Wenbo Sun (Virginia Tech)

• Title: Geometry Ramsey Conjecture over finite fields
• Abstract:  The Geometry Ramsey Conjecture is a question raised by Graham in 1994, which says that given any finite configuration X which lies on a sphere, for any finite coloring of the Euclidean space, there always exists a monochromatic congruent copy of tX for any large enough scaler t. One can also formulate a similar question for the finite field setting. While the study of the Geometry Ramsey Conjecture in literature focuses on the harmonic analysis approach, in this talk, we will explain how the higher order Fourier analysis method can be used to answer the Geometry Ramsey Conjecture in the finite field setting.

Joni Teräväinen (University of Turku)

• Title: Multiple ergodic averages with prime and Möbius weights
• Abstract: We discuss the pointwise convergence of multiple ergodic averages weighted by two arithmetic weights: the primes and the Möbius function. For the Möbius weight, we show that the averages converge pointwise for any polynomial iterates. For the prime case, in ongoing joint work with Krause, Mousavi and Tao, we obtain results for two polynomial iterates. For the proofs, recent quantitative bounds for the Gowers norms of these weights, due to Leng, play a key role.

Xiangdong Ye (University of Science and Technology of China)

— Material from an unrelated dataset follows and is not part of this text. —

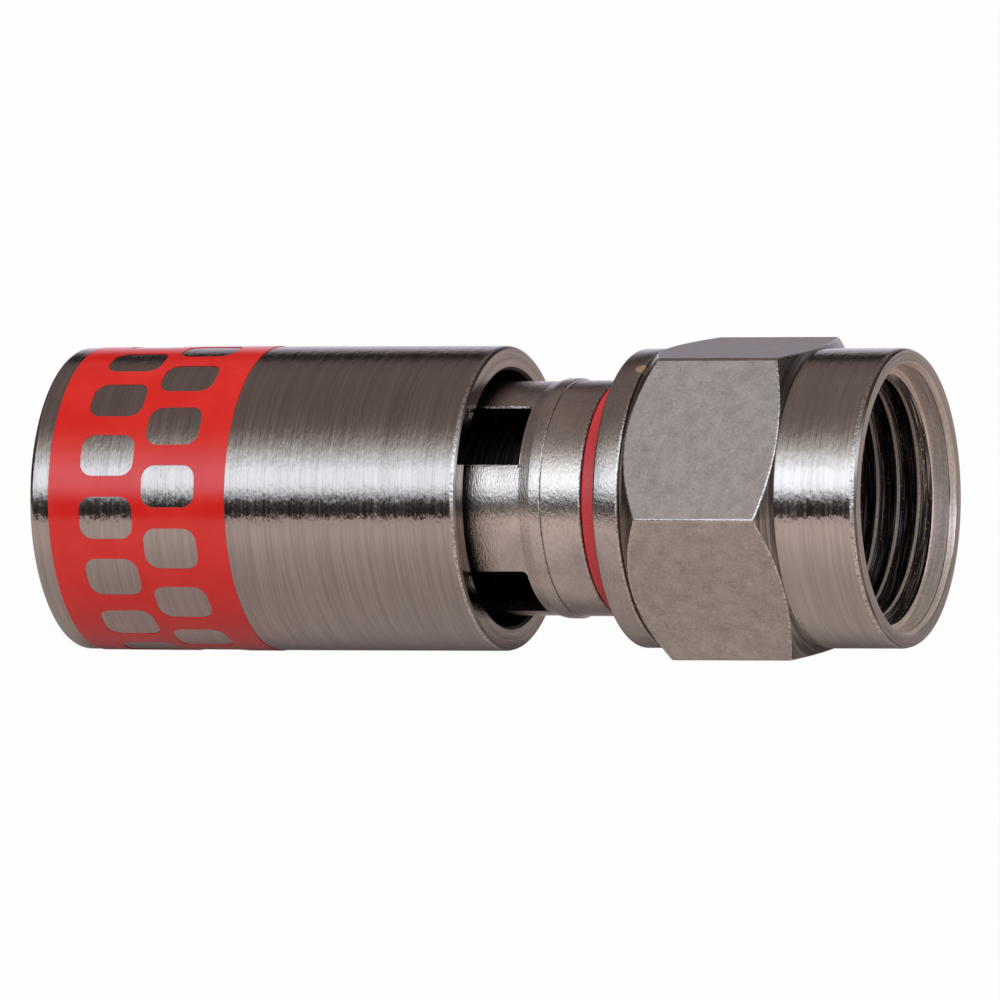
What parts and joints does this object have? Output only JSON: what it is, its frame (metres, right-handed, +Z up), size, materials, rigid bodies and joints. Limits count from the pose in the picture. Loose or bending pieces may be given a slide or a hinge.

• Title: Saturation theorems for products and applications to independence
• Abstract: The saturation theorems play crucial roles to deduce certain problems to the same ones on nilsystems. In this talk I will explain how to prove a saturation theorem for the product of finitely many minimal systems. Then I will give the applications of the theorem to problems related to independence. Namely, for a minimal system (X,T) and a factor map from X to its maximal d-step pronilfactor X_d, we explore the complexity of T on fibers in terms of independence. This is a joint work with Qiu Jiahao, Xu Hui and Yu Jiaqi.